By the time we got home, we felt as if we were literally starving. We finally amended the game to allow ourselves to carry one cooking pot, a box of matches and a knife – although we never tried that game. It would be too much to expect a person to carve out a cooking pot, especially without a knife. And no matter how much we tried, we were never able to produce fire by using some soft wood and a sharp stick. I think we must have imagined ourselves to be like “The Swiss Family Robinson.”
Sometimes I think my boys were born a hundred years too late; they were frustrated Daniel Boones – Andy in particular. One lazy Sunday afternoon, when he was quite a bit younger, he and his loyal sidekick and younger brother, Matthew, decided to go out in the woods and build a wild animal snare, (I don’t know what kind of a wild animal they hoped to snare in the hills of Clay County, but they had high hopes.)
They bent over a couple of supple saplings, and fashioned a snare with a loop of rope anchored by a large rock. They were hoping that when an unsuspecting animal came running, hopping, crawling, or slinking by, it would stick its neck or foot in the loop of the rope, the trap would spring, and the hapless animal would hang suspended in the air. It was successful beyond their wildest dreams. Andy stuck out his toe to test it, and before Matthew’s astonished eye, Andy was hanging by one leg from the top of the sapling.
Matthew brought him to the house, tattered and bleeding, and somewhat reluctant to discuss the matter. It was almost as bad as the time their tree house fell out of the tree with them in it. Andy seems sort of accident-prone. One time, at this time of year, he was scouting around Hick’s Holler, when he looked down at his feet and realized a big copperhead was coiled up there. As he reached around behind him for a stick to protect himself, there lay another copperhead. He got home in record time, breathless and sweating. No wonder he jumped out of the barn loft when a loop of rope scared him!
It was summer one day and autumn the next. The sultry, scorching weather was swept away by the soothing rain that that fell all night long and most of the next day.

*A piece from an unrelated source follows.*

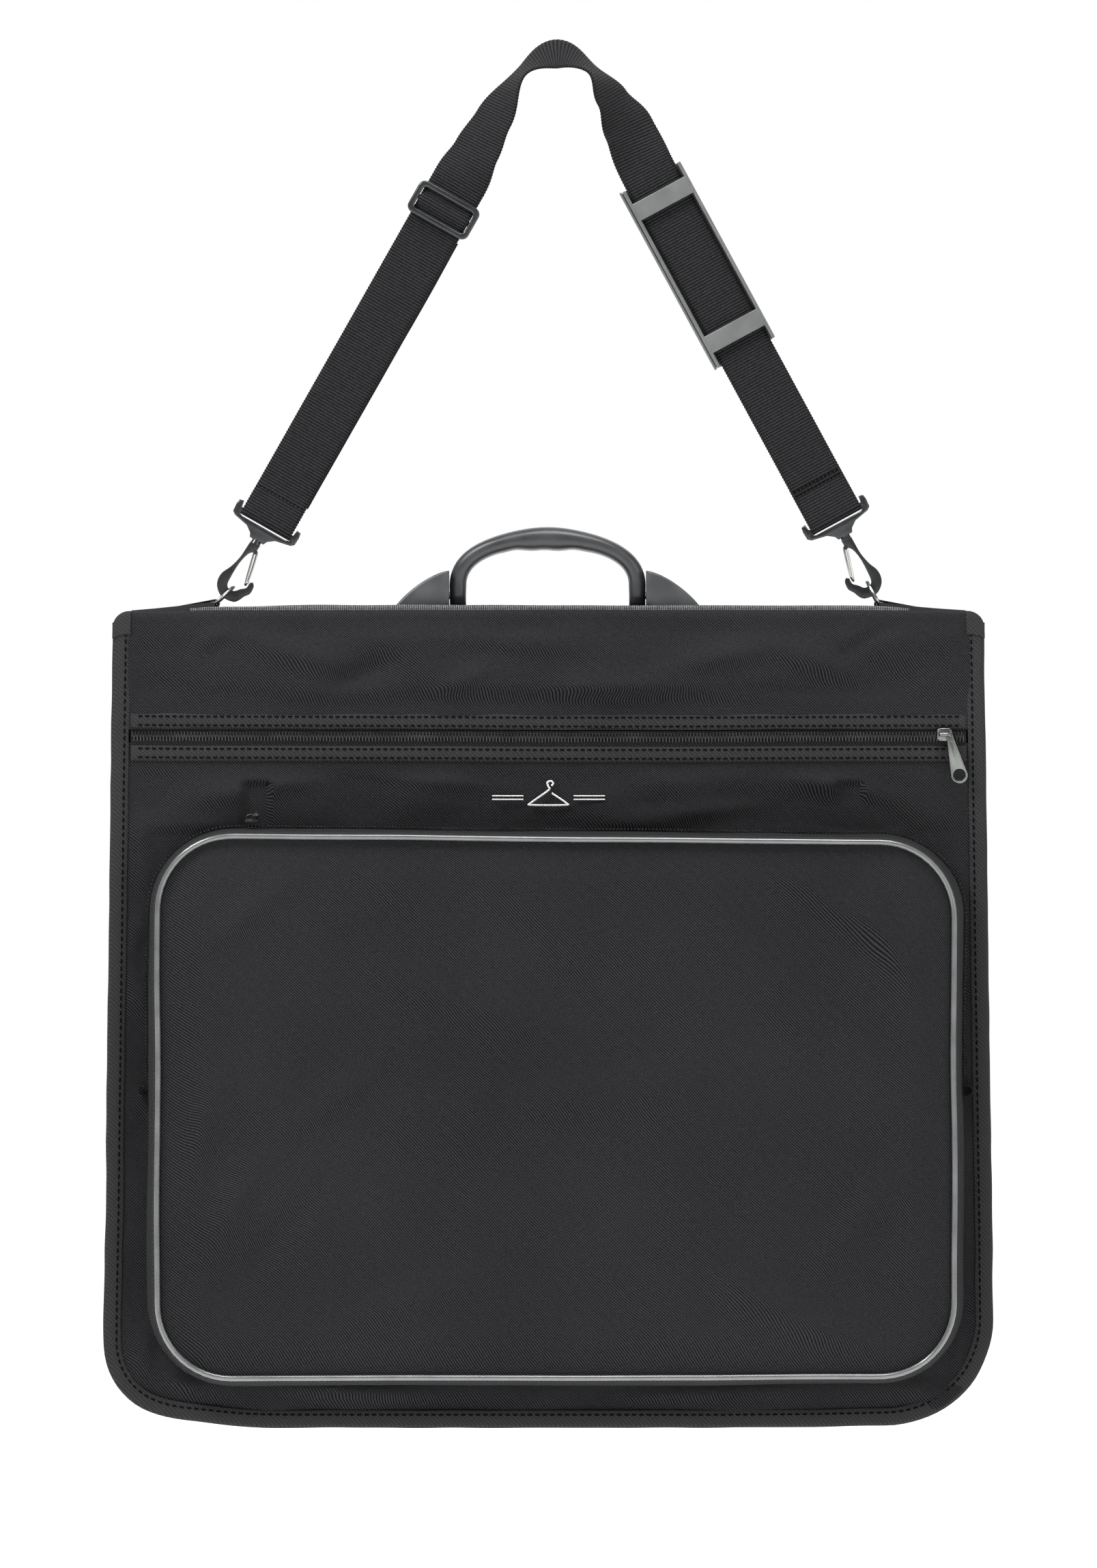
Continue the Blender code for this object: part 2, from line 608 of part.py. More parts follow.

There is change in the air, as the cry of the katydids grows slower and slower as the nights get cooler. The songbirds are restless as they, too, feel the urgency in the changing season.
Whippoorwills swooped and circled aimlessly overhead yesterday evening, much like a crowd of anxious young matrons sorting out their respective youngsters after school is over for the day. Soon our trees will be putting on their festive autumn garments, as there is a yellow haze already spread over the mountains. It is a glorious time of the year; to be thoroughly enjoyed.
SEPTEMBER
By John Updike
“The breezes taste
Of apple peel.
The air is full
Of smells to feel—
Ripe fruit, old footballs,
Burning brush,
New books, erasers,
Chalk and such.
The bee, his hive,
Wild-honeyed hum,
And Mother cuts
Chrysanthemums.
Like plates washed clean
With suds, the days
Are polished with
A morning haze.”
“When I would beget content and increased confidence in the power and wisdom and providence of Almighty God, I will walk the meadows by some gliding stream, and there contemplate the lilies that take no care, and those very many other little living creatures that are not only created, but fed (man knows not how) by the goodness of the God of Nature, and therefore trust in Him.”—Izaak Walton
(Enjoy these early autumn days – they are beautiful, but fleeting … in the words of Seneca, “As for old age, embrace and love it. It abounds with pleasure, if you know how to use it. The gradually [I do not say rapidly] declining years are amongst the sweetest in a man’s life; and I maintain, even when they have reached the extreme limit, they have their pleasure still.”